Begin Supplied data

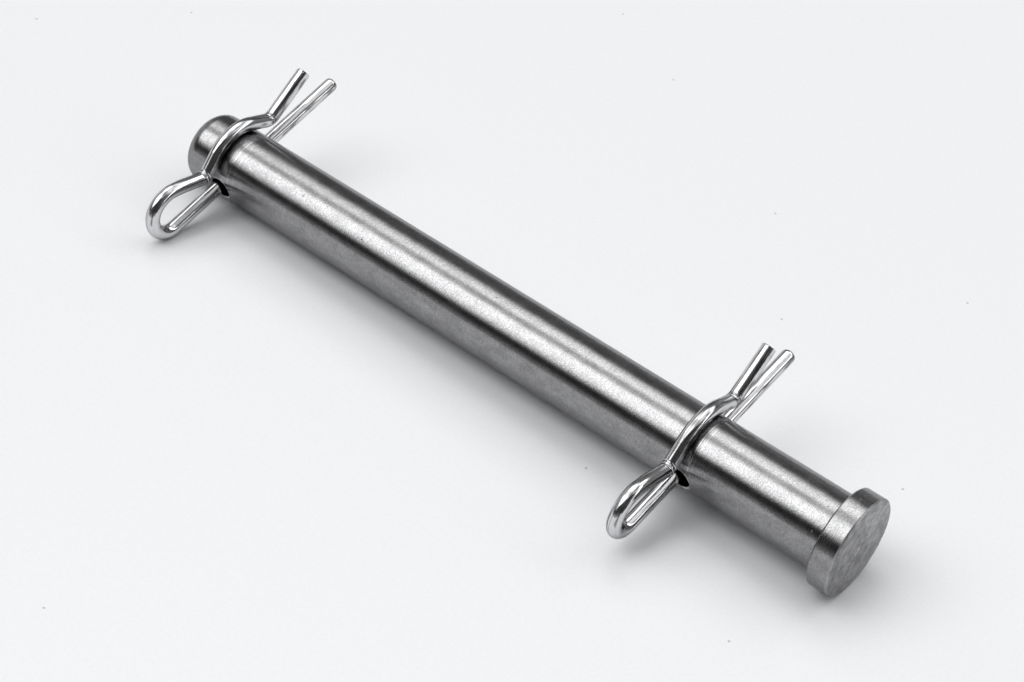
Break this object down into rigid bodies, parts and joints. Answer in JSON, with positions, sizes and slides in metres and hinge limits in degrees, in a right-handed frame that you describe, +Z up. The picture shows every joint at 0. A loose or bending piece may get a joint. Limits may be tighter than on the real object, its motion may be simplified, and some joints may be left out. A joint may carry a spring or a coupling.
{
  "type": "brake pad pin",
  "caption": "Headed steel pin that disc brake pads hang and slide on, cross drilled near each end, each hole holding a spring wire clip that snaps over the shank.",
  "frame": {"origin": "on the pin's axis, at the bearing face of its head (the face towards the shank)", "axes": "+X along the shank from the head to the tip; +Z up as the pin lies on a level surface; the clips' tails point to -Y and their loops to +Y"},
  "size_m": [0.1017, 0.0339, 0.016],
  "materials": {
    "ground_steel": "finely turned and ground, satin, with soft bright and dark bands along the shank",
    "bright_wire": "bright drawn spring wire, smooth and near polished"
  },
  "bodies": {
    "pin": {"pad_pin": "ground_steel"},
    "clip_at_head": {"head_clip": "bright_wire"},
    "clip_at_tip": {"tip_clip": "bright_wire"}
  },
  "joints": [
    {"name": "head_clip_pull", "type": "slide", "parent": "pin", "child": "clip_at_head", "axis": [0, 0.9711, -0.2385], "range_m": [0, 0.024], "deforming": ["head_clip"]},
    {"name": "tip_clip_pull", "type": "slide", "parent": "pin", "child": "clip_at_tip", "axis": [0, 0.9537, -0.3007], "range_m": [0, 0.024], "deforming": ["tip_clip"]}
  ]
}
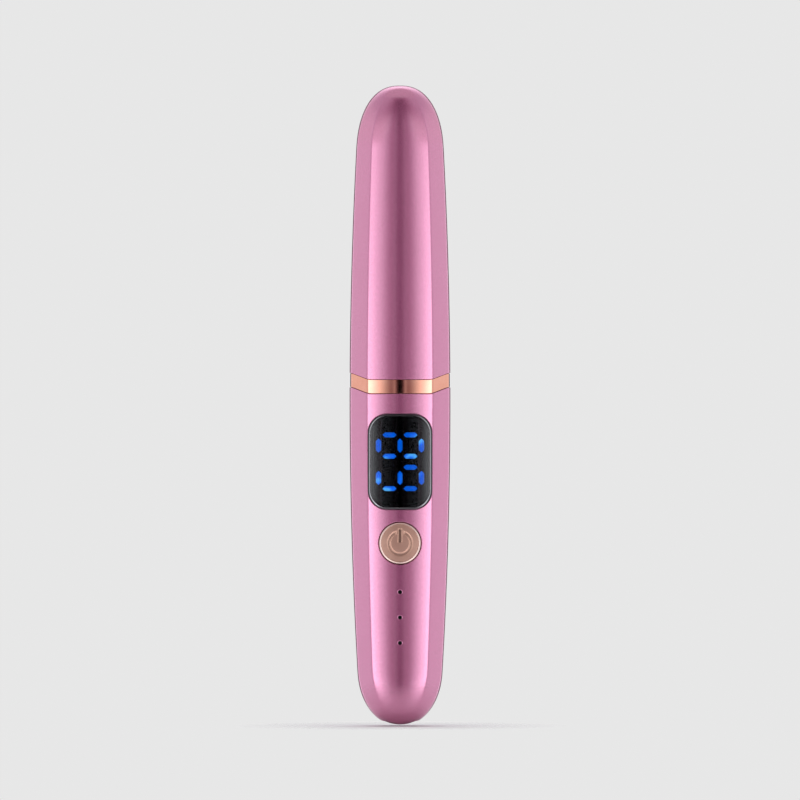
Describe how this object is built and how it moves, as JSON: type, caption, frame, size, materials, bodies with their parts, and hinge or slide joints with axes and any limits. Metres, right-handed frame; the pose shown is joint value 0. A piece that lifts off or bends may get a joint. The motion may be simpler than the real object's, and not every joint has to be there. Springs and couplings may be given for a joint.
{
  "type": "heated eyelash curler",
  "caption": "Pen-shaped rechargeable heated eyelash curler with a ribbed heated comb wand, pull-off cap, display window and push button.",
  "frame": {"origin": "the pole of the handle's foot dome, on the handle's long axis; the charging port opens there", "axes": "+Z along the handle from the foot towards the wand and the cap's crown, -Y out of the front with the display and the button, +X to the right seen from the front"},
  "size_m": [0.0252, 0.0186, 0.1597],
  "materials": {
    "pink_shell": "satin metallic rose-pink lacquer on moulded ABS",
    "rose_gold": "polished rose-gold plating on moulded ABS",
    "black_comb": "satin black heat-resistant nylon",
    "ceramic_heater": "glazed blue-grey ceramic",
    "resistance_wire": "bright nickel-chromium wire",
    "sensor_glass_bead": "amber glass bead",
    "black_nylon": "matte black nylon",
    "screw_steel": "zinc-plated steel",
    "lead_insulation_black": "silicone insulation",
    "lead_insulation_red": "silicone insulation",
    "window_pane": "polished smoke-black PMMA",
    "display_case": "matte black with diffuser face",
    "segment_light": "lit blue diffuser",
    "switch_metal": "stamped steel cover",
    "switch_plunger": "black nylon",
    "light_pipe": "smoked clear acrylic",
    "diode_body": "white with yellow phosphor",
    "board_laminate": "green solder mask on FR-4",
    "chip_epoxy": "black epoxy",
    "carrier_plastic": "natural white ABS",
    "battery_foil": "aluminium laminate pouch",
    "foam_pad": "closed-cell foam",
    "port_steel": "drawn stainless steel"
  },
  "bodies": {
    "handle": {"trim_ring": "rose_gold", "handle_front_shell": "pink_shell", "handle_rear_shell": "pink_shell", "neck_shell": "pink_shell", "comb_front": "black_comb", "comb_back": "black_comb", "heater_rod": "ceramic_heater", "heater_winding": "resistance_wire", "heat_sensor": "sensor_glass_bead", "wand_clamp": "black_nylon", "clamp_screws": "screw_steel", "heater_leads": "lead_insulation_black", "display_window": "window_pane", "window_gasket": "black_nylon", "display_module": "display_case", "display_segments": "segment_light", "tact_switch": "switch_metal", "indicator_pipes": "light_pipe", "indicator_diodes": "diode_body", "main_board": "board_laminate", "board_chips": "chip_epoxy", "board_screws": "screw_steel", "carrier_frame": "carrier_plastic", "battery_cell": "battery_foil", "battery_pad": "foam_pad", "battery_leads": "lead_insulation_red", "usb_shell": "port_steel", "usb_tongue": "black_nylon"},
    "cap": {"cap_shell": "pink_shell"},
    "button": {"power_button": "rose_gold"},
    "plunger": {"switch_plunger": "switch_plunger"}
  },
  "joints": [
    {"name": "cap_slide", "type": "slide", "parent": "handle", "child": "cap", "axis": [0, 0, 1], "range_m": [0, 0.072]},
    {"name": "button_press", "type": "slide", "parent": "handle", "child": "button", "axis": [0, 1, 0], "range_m": [0, 0.00035], "stiffness_N_per_m": 1500, "springref_m": -0.0003},
    {"name": "plunger_press", "type": "slide", "parent": "handle", "child": "plunger", "axis": [0, 1, 0], "range_m": [0, 0.00035]}
  ],
  "couplings": [
    {"joint": "plunger_press", "follows": "button_press", "ratio": 1}
  ]
}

End Supplied data

**Required task**. Nothing should be changed: write out all of the data as is.

**Result below**.
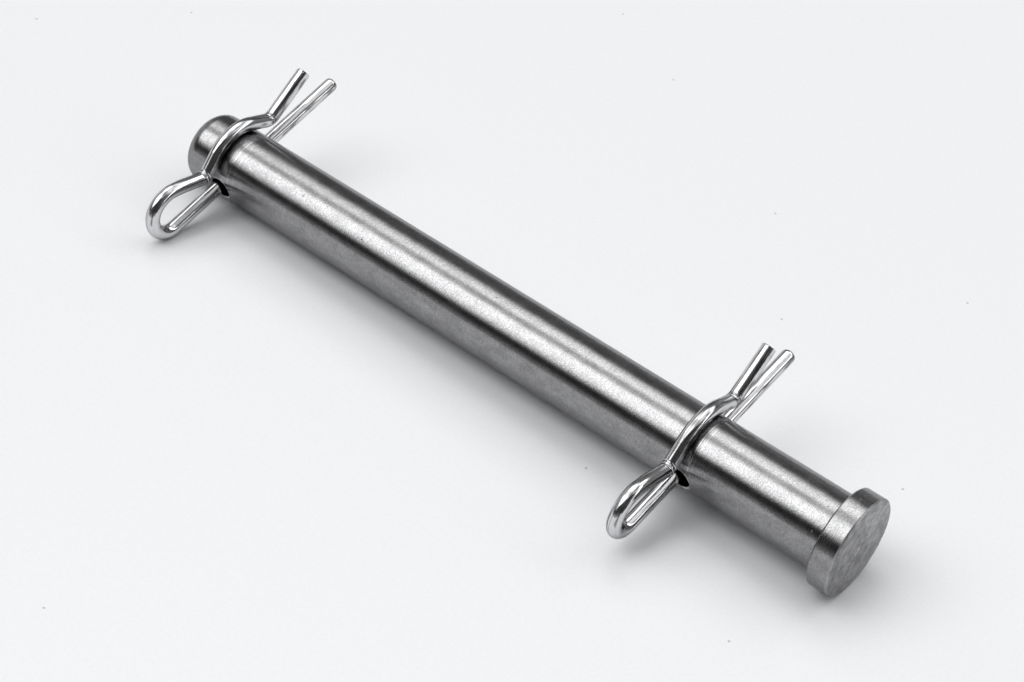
Break this object down into rigid bodies, parts and joints. Answer in JSON, with positions, sizes and slides in metres and hinge limits in degrees, in a right-handed frame that you describe, +Z up. The picture shows every joint at 0. A loose or bending piece may get a joint. Limits may be tighter than on the real object, its motion may be simplified, and some joints may be left out. A joint may carry a spring or a coupling.
{
  "type": "brake pad pin",
  "caption": "Headed steel pin that disc brake pads hang and slide on, cross drilled near each end, each hole holding a spring wire clip that snaps over the shank.",
  "frame": {"origin": "on the pin's axis, at the bearing face of its head (the face towards the shank)", "axes": "+X along the shank from the head to the tip; +Z up as the pin lies on a level surface; the clips' tails point to -Y and their loops to +Y"},
  "size_m": [0.1017, 0.0339, 0.016],
  "materials": {
    "ground_steel": "finely turned and ground, satin, with soft bright and dark bands along the shank",
    "bright_wire": "bright drawn spring wire, smooth and near polished"
  },
  "bodies": {
    "pin": {"pad_pin": "ground_steel"},
    "clip_at_head": {"head_clip": "bright_wire"},
    "clip_at_tip": {"tip_clip": "bright_wire"}
  },
  "joints": [
    {"name": "head_clip_pull", "type": "slide", "parent": "pin", "child": "clip_at_head", "axis": [0, 0.9711, -0.2385], "range_m": [0, 0.024], "deforming": ["head_clip"]},
    {"name": "tip_clip_pull", "type": "slide", "parent": "pin", "child": "clip_at_tip", "axis": [0, 0.9537, -0.3007], "range_m": [0, 0.024], "deforming": ["tip_clip"]}
  ]
}
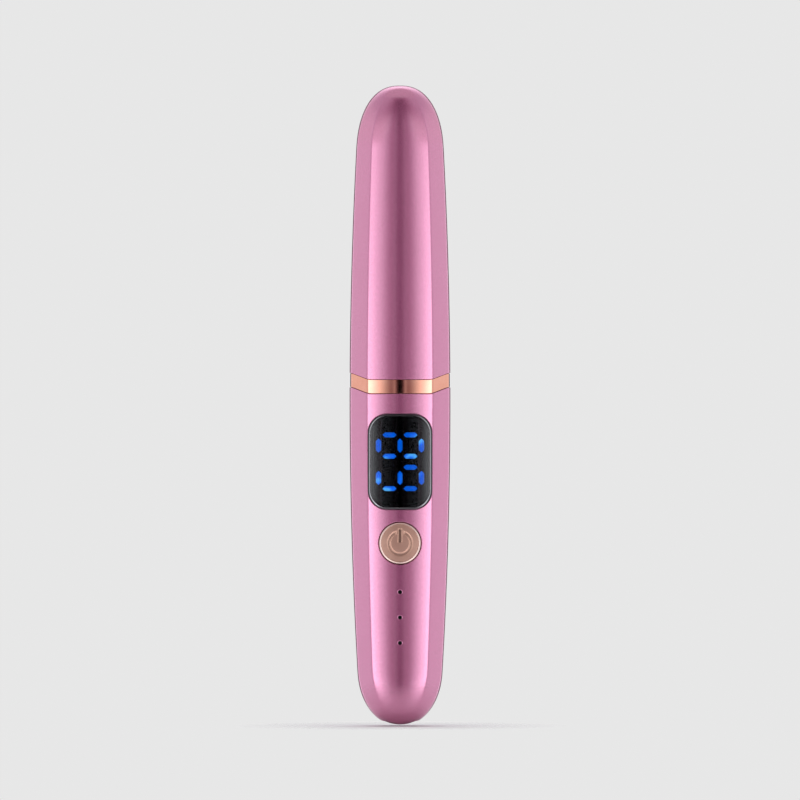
Describe how this object is built and how it moves, as JSON: type, caption, frame, size, materials, bodies with their parts, and hinge or slide joints with axes and any limits. Metres, right-handed frame; the pose shown is joint value 0. A piece that lifts off or bends may get a joint. The motion may be simpler than the real object's, and not every joint has to be there. Springs and couplings may be given for a joint.
{
  "type": "heated eyelash curler",
  "caption": "Pen-shaped rechargeable heated eyelash curler with a ribbed heated comb wand, pull-off cap, display window and push button.",
  "frame": {"origin": "the pole of the handle's foot dome, on the handle's long axis; the charging port opens there", "axes": "+Z along the handle from the foot towards the wand and the cap's crown, -Y out of the front with the display and the button, +X to the right seen from the front"},
  "size_m": [0.0252, 0.0186, 0.1597],
  "materials": {
    "pink_shell": "satin metallic rose-pink lacquer on moulded ABS",
    "rose_gold": "polished rose-gold plating on moulded ABS",
    "black_comb": "satin black heat-resistant nylon",
    "ceramic_heater": "glazed blue-grey ceramic",
    "resistance_wire": "bright nickel-chromium wire",
    "sensor_glass_bead": "amber glass bead",
    "black_nylon": "matte black nylon",
    "screw_steel": "zinc-plated steel",
    "lead_insulation_black": "silicone insulation",
    "lead_insulation_red": "silicone insulation",
    "window_pane": "polished smoke-black PMMA",
    "display_case": "matte black with diffuser face",
    "segment_light": "lit blue diffuser",
    "switch_metal": "stamped steel cover",
    "switch_plunger": "black nylon",
    "light_pipe": "smoked clear acrylic",
    "diode_body": "white with yellow phosphor",
    "board_laminate": "green solder mask on FR-4",
    "chip_epoxy": "black epoxy",
    "carrier_plastic": "natural white ABS",
    "battery_foil": "aluminium laminate pouch",
    "foam_pad": "closed-cell foam",
    "port_steel": "drawn stainless steel"
  },
  "bodies": {
    "handle": {"trim_ring": "rose_gold", "handle_front_shell": "pink_shell", "handle_rear_shell": "pink_shell", "neck_shell": "pink_shell", "comb_front": "black_comb", "comb_back": "black_comb", "heater_rod": "ceramic_heater", "heater_winding": "resistance_wire", "heat_sensor": "sensor_glass_bead", "wand_clamp": "black_nylon", "clamp_screws": "screw_steel", "heater_leads": "lead_insulation_black", "display_window": "window_pane", "window_gasket": "black_nylon", "display_module": "display_case", "display_segments": "segment_light", "tact_switch": "switch_metal", "indicator_pipes": "light_pipe", "indicator_diodes": "diode_body", "main_board": "board_laminate", "board_chips": "chip_epoxy", "board_screws": "screw_steel", "carrier_frame": "carrier_plastic", "battery_cell": "battery_foil", "battery_pad": "foam_pad", "battery_leads": "lead_insulation_red", "usb_shell": "port_steel", "usb_tongue": "black_nylon"},
    "cap": {"cap_shell": "pink_shell"},
    "button": {"power_button": "rose_gold"},
    "plunger": {"switch_plunger": "switch_plunger"}
  },
  "joints": [
    {"name": "cap_slide", "type": "slide", "parent": "handle", "child": "cap", "axis": [0, 0, 1], "range_m": [0, 0.072]},
    {"name": "button_press", "type": "slide", "parent": "handle", "child": "button", "axis": [0, 1, 0], "range_m": [0, 0.00035], "stiffness_N_per_m": 1500, "springref_m": -0.0003},
    {"name": "plunger_press", "type": "slide", "parent": "handle", "child": "plunger", "axis": [0, 1, 0], "range_m": [0, 0.00035]}
  ],
  "couplings": [
    {"joint": "plunger_press", "follows": "button_press", "ratio": 1}
  ]
}